His name means fiery in combat. He arrived at the gates of Helheim on the back of Odin's horse, Sleipnir. He can be assimilated to the Greek god Hermes and his Roman equivalent Mercury, as the fastest god and for being the messenger of the gods.

Hermod in the Prose Edda

Hermod appears in a different form in section 49 of the prosaic Edda book in Gylfaginning. There, it is described that the gods were speechless and devastated by Baldr's death, unable to react due to grief.

After the gods regained their sanity from the immense shock and anguish of Baldr's death, Frigg asked the Aesir who among them wished to "gain all their favor and love" by traveling the road to Helheim, the underworld or realm of the dead in Norse mythology.

Anyone who accepted was to offer a ransom in exchange for returning Baldr to Asgard. Hermod agreed to this and set out with Sleipnir on their journey to Helheim.

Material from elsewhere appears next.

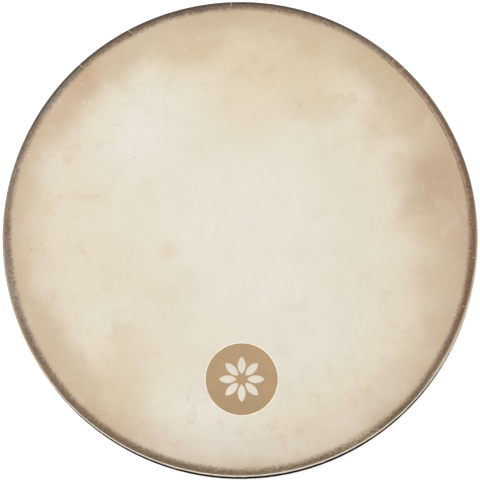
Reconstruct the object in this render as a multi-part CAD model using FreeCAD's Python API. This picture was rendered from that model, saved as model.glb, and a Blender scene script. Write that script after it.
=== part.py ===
import FreeCAD, Part
import math
import os

# Plain frame drum with a fixed head: a goatskin glued over a laminated hardwood hoop.
# The drum lies on its open back rim. The origin is the centre of that rim, +Z runs up
# through the head, and -Y points to the printed mark. All lengths are millimetres and
# all bearings are degrees, anticlockwise from +X as seen from above the head.

INCH = 25.4

# Driving dimensions
DRUM_DIAMETER = 18 * INCH
DRUM_DEPTH = 2.5 * INCH
SKIN_THICKNESS = 0.7
SKIRT_DEPTH = 19.0

PLY_COUNT = 6
PLY_THICKNESS = 1.2
PLY_SEAM_GAP = 0.3
FIRST_SEAM_BEARING = 99.0
SEAM_STAGGER = 138.0

BEARING_EDGE_ROUND = 4.0
BEARING_EDGE_BEVEL = 2.0
BACK_RIM_ROUND = 1.0

THUMB_HOLE_DIAMETER = 22.0
THUMB_HOLE_HEIGHT = 24.0
THUMB_HOLE_BEARING = 306.0
THUMB_HOLE_ROUND = 1.0

MARK_CENTRE = (1.6, -135.9)
MARK_DIAMETER = 69.1
MARK_OUTLINE_WIDTH = 0.9
INK_THICKNESS = 0.1
PETAL_COUNT = 8
PETAL_INNER_RADIUS = 5.0
PETAL_OUTER_RADIUS = 22.0
PETAL_WIDTH = 7.6

# Worked out from the driving dimensions
SKIN_RADIUS = DRUM_DIAMETER / 2
SHELL_RADIUS = SKIN_RADIUS - SKIN_THICKNESS
SHELL_THICKNESS = PLY_COUNT * PLY_THICKNESS
SHELL_BORE_RADIUS = SHELL_RADIUS - SHELL_THICKNESS
SHELL_TOP = DRUM_DEPTH - SKIN_THICKNESS
SKIRT_EDGE = DRUM_DEPTH - SKIRT_DEPTH

ORIGIN = FreeCAD.Vector(0, 0, 0)
UP = FreeCAD.Vector(0, 0, 1)
OUTWARD = FreeCAD.Vector(1, 0, 0)


def side_point(radius, height):
    """A point of a profile in the XZ plane, by its distance from the drum's axis."""
    return FreeCAD.Vector(radius, 0, height)


def line(start, end):
    return Part.LineSegment(start, end).toShape()


def quarter_round(start, centre, end):
    """The arc from start to end whose middle lies away from the centre, along the corner."""
    towards_middle = ((start - centre) + (end - centre)).normalize()
    middle = centre + towards_middle * (start - centre).Length
    return Part.Arc(start, middle, end).toShape()


def face_of(edges):
    return Part.Face(Part.Wire(edges))


def polygon_face(points):
    return Part.Face(Part.makePolygon(points + points[:1]))


def turned(face, axis_point=ORIGIN, axis=UP, sweep=360):
    return face.revolve(axis_point, axis, sweep)


def at_bearing(shape, bearing):
    """A copy of the shape, carried round the drum's axis."""
    return shape.rotated(ORIGIN, UP, bearing)


def shell_profile():
    """Section of the hoop wall: rounded outside and bevelled inside at the top, eased at the back."""
    inner = SHELL_BORE_RADIUS
    outer = SHELL_RADIUS
    ease = BACK_RIM_ROUND
    inner_foot = side_point(inner + ease, 0)
    outer_foot = side_point(outer - ease, 0)
    outer_foot_end = side_point(outer, ease)
    shoulder_start = side_point(outer, SHELL_TOP - BEARING_EDGE_ROUND)
    shoulder_end = side_point(outer - BEARING_EDGE_ROUND, SHELL_TOP)
    crest_end = side_point(inner + BEARING_EDGE_BEVEL, SHELL_TOP)
    bevel_end = side_point(inner, SHELL_TOP - BEARING_EDGE_BEVEL)
    inner_foot_end = side_point(inner, ease)
    shoulder_centre = side_point(outer - BEARING_EDGE_ROUND, SHELL_TOP - BEARING_EDGE_ROUND)
    return face_of([
        line(inner_foot, outer_foot),
        quarter_round(outer_foot, side_point(outer - ease, ease), outer_foot_end),
        line(outer_foot_end, shoulder_start),
        quarter_round(shoulder_start, shoulder_centre, shoulder_end),
        line(shoulder_end, crest_end),
        line(crest_end, bevel_end),
        line(bevel_end, inner_foot_end),
        quarter_round(inner_foot_end, side_point(inner + ease, ease), inner_foot),
    ])


def skin_profile():
    """Half section of the skin: flat disc, rounded shoulder, and the skirt down the side."""
    bend = BEARING_EDGE_ROUND
    bend_centre = side_point(SHELL_RADIUS - bend, SHELL_TOP - bend)
    axis_top = side_point(0, DRUM_DEPTH)
    axis_under = side_point(0, SHELL_TOP)
    disc_top_end = side_point(bend_centre.x, DRUM_DEPTH)
    disc_under_end = side_point(bend_centre.x, SHELL_TOP)
    skirt_outside_top = side_point(SKIN_RADIUS, bend_centre.z)
    skirt_inside_top = side_point(SHELL_RADIUS, bend_centre.z)
    skirt_outside_edge = side_point(SKIN_RADIUS, SKIRT_EDGE)
    skirt_inside_edge = side_point(SHELL_RADIUS, SKIRT_EDGE)
    return face_of([
        line(axis_under, axis_top),
        line(axis_top, disc_top_end),
        quarter_round(disc_top_end, bend_centre, skirt_outside_top),
        line(skirt_outside_top, skirt_outside_edge),
        line(skirt_outside_edge, skirt_inside_edge),
        line(skirt_inside_edge, skirt_inside_top),
        quarter_round(skirt_inside_top, bend_centre, disc_under_end),
        line(disc_under_end, axis_under),
    ])


def ply(number):
    """One bent ply. Its ends meet at a butt seam, staggered from ply to ply."""
    inner = SHELL_BORE_RADIUS + (number - 1) * PLY_THICKNESS
    outer = inner + PLY_THICKNESS
    strip = polygon_face([
        side_point(inner, 0),
        side_point(outer, 0),
        side_point(outer, SHELL_TOP),
        side_point(inner, SHELL_TOP),
    ])
    section = shell_profile().common(strip).Faces[0]
    seam_angle = math.degrees(PLY_SEAM_GAP / inner)
    seam_bearing = FIRST_SEAM_BEARING + (number - 1) * SEAM_STAGGER
    return at_bearing(turned(section, sweep=360 - seam_angle), seam_bearing + seam_angle / 2)


def thumb_hole_cutter():
    """A round cutter along +X through the hoop wall, flared where it meets each face."""
    bore = THUMB_HOLE_DIAMETER / 2
    flare = THUMB_HOLE_ROUND
    clear_of_wall = 5.0
    wide = bore + flare
    inner_face = SHELL_BORE_RADIUS
    outer_face = SHELL_RADIUS
    outline = face_of([
        line(side_point(inner_face - clear_of_wall, 0), side_point(outer_face + clear_of_wall, 0)),
        line(side_point(outer_face + clear_of_wall, 0), side_point(outer_face + clear_of_wall, wide)),
        line(side_point(outer_face + clear_of_wall, wide), side_point(outer_face, wide)),
        flare_arc(outer_face, -1),
        line(side_point(outer_face - flare, bore), side_point(inner_face + flare, bore)),
        flare_arc(inner_face, 1),
        line(side_point(inner_face, wide), side_point(inner_face - clear_of_wall, wide)),
        line(side_point(inner_face - clear_of_wall, wide), side_point(inner_face - clear_of_wall, 0)),
    ])
    cutter = turned(outline, axis=OUTWARD)
    cutter.translate(UP * THUMB_HOLE_HEIGHT)
    return at_bearing(cutter, THUMB_HOLE_BEARING)


def flare_arc(face_distance, into_wall):
    """The eased lip of the thumb hole, from a wall face to the bore."""
    bore = THUMB_HOLE_DIAMETER / 2
    centre = side_point(face_distance + into_wall * THUMB_HOLE_ROUND, bore + THUMB_HOLE_ROUND)
    at_face = side_point(face_distance, centre.z)
    at_bore = side_point(centre.x, bore)
    return quarter_round(at_face, centre, at_bore)


def ink_disc(radius):
    """A thin round film of ink on top of the head, centred on the mark."""
    centre = FreeCAD.Vector(MARK_CENTRE[0], MARK_CENTRE[1], DRUM_DEPTH)
    return Part.makeCylinder(radius, INK_THICKNESS, centre)


def petal(bearing):
    """A pointed leaf of two equal arcs, left bare in the printed disc."""
    inner = FreeCAD.Vector(0, PETAL_INNER_RADIUS, 0)
    outer = FreeCAD.Vector(0, PETAL_OUTER_RADIUS, 0)
    middle = (inner + outer) * 0.5
    half_width = OUTWARD * (PETAL_WIDTH / 2)
    leaf = face_of([
        Part.Arc(inner, middle + half_width, outer).toShape(),
        Part.Arc(outer, middle - half_width, inner).toShape(),
    ])
    leaf.rotate(ORIGIN, UP, bearing)
    leaf.translate(FreeCAD.Vector(MARK_CENTRE[0], MARK_CENTRE[1], DRUM_DEPTH))
    return leaf.extrude(UP * INK_THICKNESS)


def printed_disc():
    """The disc of the mark, with a rosette of petals left bare in it."""
    bare = [petal(index * 360 / PETAL_COUNT) for index in range(PETAL_COUNT)]
    return ink_disc(MARK_DIAMETER / 2).cut(Part.makeCompound(bare))


def printed_outline():
    """The thin pale line round the disc."""
    disc_radius = MARK_DIAMETER / 2
    return ink_disc(disc_radius + MARK_OUTLINE_WIDTH).cut(ink_disc(disc_radius))


def ply_name(number):
    suffix = {1: "_inner", PLY_COUNT: "_outer"}.get(number, "")
    return "ply_{}{}".format(number, suffix)


def build():
    """Every piece of the drum, by name."""
    thumb_hole = thumb_hole_cutter()
    pieces = {ply_name(number): ply(number).cut(thumb_hole) for number in range(1, PLY_COUNT + 1)}
    pieces["skin_head"] = turned(skin_profile())
    pieces["printed_disc"] = printed_disc()
    pieces["printed_outline"] = printed_outline()
    return pieces


os.makedirs("parts", exist_ok=True)
for name, piece in build().items():
    piece.exportStep(os.path.join("parts", name + ".step"))
    box = piece.BoundBox
    print("{:14s} {:3d} solids  {:10.1f} mm3  {:.2f} x {:.2f} x {:.2f} mm  valid {}".format(
        name, len(piece.Solids), piece.Volume, box.XLength, box.YLength, box.ZLength, piece.isValid()))
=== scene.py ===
import math

import bmesh
import bpy
from mathutils import Matrix, Vector
from mathutils import noise as lumps


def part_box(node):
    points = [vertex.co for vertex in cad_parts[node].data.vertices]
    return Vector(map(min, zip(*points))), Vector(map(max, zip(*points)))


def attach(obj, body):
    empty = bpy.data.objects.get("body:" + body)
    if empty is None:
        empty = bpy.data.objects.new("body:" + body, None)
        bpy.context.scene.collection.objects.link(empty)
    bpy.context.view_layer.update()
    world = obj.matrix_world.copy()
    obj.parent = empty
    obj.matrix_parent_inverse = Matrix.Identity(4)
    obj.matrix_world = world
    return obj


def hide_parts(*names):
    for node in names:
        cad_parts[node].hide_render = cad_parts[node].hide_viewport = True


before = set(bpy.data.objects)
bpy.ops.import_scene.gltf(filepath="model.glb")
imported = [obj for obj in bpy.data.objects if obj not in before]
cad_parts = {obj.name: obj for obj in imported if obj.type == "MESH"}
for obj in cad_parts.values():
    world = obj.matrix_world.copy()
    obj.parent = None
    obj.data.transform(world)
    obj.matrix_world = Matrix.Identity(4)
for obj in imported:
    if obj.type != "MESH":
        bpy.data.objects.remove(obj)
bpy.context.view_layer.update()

bl_info = {
    "name": "Goatskin Frame Drum",
    "version": (1, 0, 0),
    "blender": (4, 5, 0),
    "location": "View3D > Sidebar > Frame Drum",
    "description": "Goatskin, stained plies and printed mark for a laminated hoop drum",
    "category": "Add Mesh",
}

# Places that come from the frame, in metres
SKIN_LOW, SKIN_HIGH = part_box("skin_head")
OUTER_PLY_LOW, OUTER_PLY_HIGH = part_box("ply_6_outer")
DISC_LOW, DISC_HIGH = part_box("printed_disc")

HEAD_TOP = SKIN_HIGH.z
SKIN_RADIUS = (SKIN_HIGH.x - SKIN_LOW.x) / 2
SKIRT_EDGE = SKIN_LOW.z
HOOP_RADIUS = (OUTER_PLY_HIGH.x - OUTER_PLY_LOW.x) / 2
SKIN_THICKNESS = SKIN_RADIUS - HOOP_RADIUS
MARK_CENTRE = (DISC_LOW + DISC_HIGH) / 2
MARK_RADIUS = (DISC_HIGH.x - DISC_LOW.x) / 2

# Sizes of the hoop that no box of the frame gives, in metres
SHOULDER_RADIUS = 0.004
PLY_COUNT = 6
PLY_THICKNESS = 0.0012
HOOP_BORE_RADIUS = HOOP_RADIUS - PLY_COUNT * PLY_THICKNESS
THUMB_HOLE_BEARING = math.radians(306.0)
THUMB_HOLE_HEIGHT = 0.024
THUMB_HOLE_RADIUS = 0.011

# The skin bends over the bearing edge and then hangs straight from SKIRT_TOP down
SKIN_BEND = SHOULDER_RADIUS + SKIN_THICKNESS
SKIRT_TOP = HEAD_TOP - SHOULDER_RADIUS - SKIN_THICKNESS
QUARTER_TURN = math.radians(90)
SPIN_STEPS = 540

# How drying pulled the skin about, near the hoop only: lumps to a radius along the hoop
# and to a metre downwards, and lifts in metres
PULLED_RIM = 0.008
PULL_FADE = 0.004
PUCKER_LUMPS = (34, 30)
RIPPLE_LUMPS = (90, 40)
RIPPLE_OUT = 0.00012
RIPPLE_ON_SHOULDER = 0.00006
EDGE_PUCKER = 0.0005
EDGE_RIPPLE = 0.0003

# The studio
WHITE = (1.0, 1.0, 1.0, 1.0)
PAPER = (0.88, 0.88, 0.88, 1.0)
PAPER_GLOW = 0.62
AIR_STRENGTH = 0.52
FLOOR_HALF_WIDTH = 6.0
SENSOR_WIDTH = 36.0
LENS_REACH = 100.0
AIM = Vector((0.0, -0.0017, HEAD_TOP))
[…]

Hermod rode Odin's horse Sleipnir for nine days and nine nights through deep and gloomy valleys to the bridge Gjöll covered with shining gold, this being protected by the maiden Móðguðr. Móðguðr told him that Baldr had already crossed the bridge and that Hermod should ride down and north.

Arriving at the portal to Helheim, Hermod dismounted, tightened the saddle, remounted and pulled Sleipnir in such a way that he jumped over the portal. So at last Hermóðr reached the hall of Helheim and saw Baldr sitting in the most honorary seat. Hermod begged Hela to release Baldr, citing weeping among the Æsir. Then Hela proclaimed that Baldr would only be released if all things, dead and living wept for him.

Baldr gave Hermod the Draupnir ring which was burned with him at his stake, to return it to Odin. Nanna gave him a cotton robe for Frigg along with other gifts and the ring for Fulla. Then Hermod returned with the message.

Hermod is called "son" of Odin in most manuscripts, while in the Codex Regius considered the best manuscript, he is called sveinn Óðins, 'boy of Odin', which in context comes to mean more like 'servant of Odin'. In any case Hermod in later passages is called by Baldr as brother and also appears as Odin's son in the list of Odin's sons.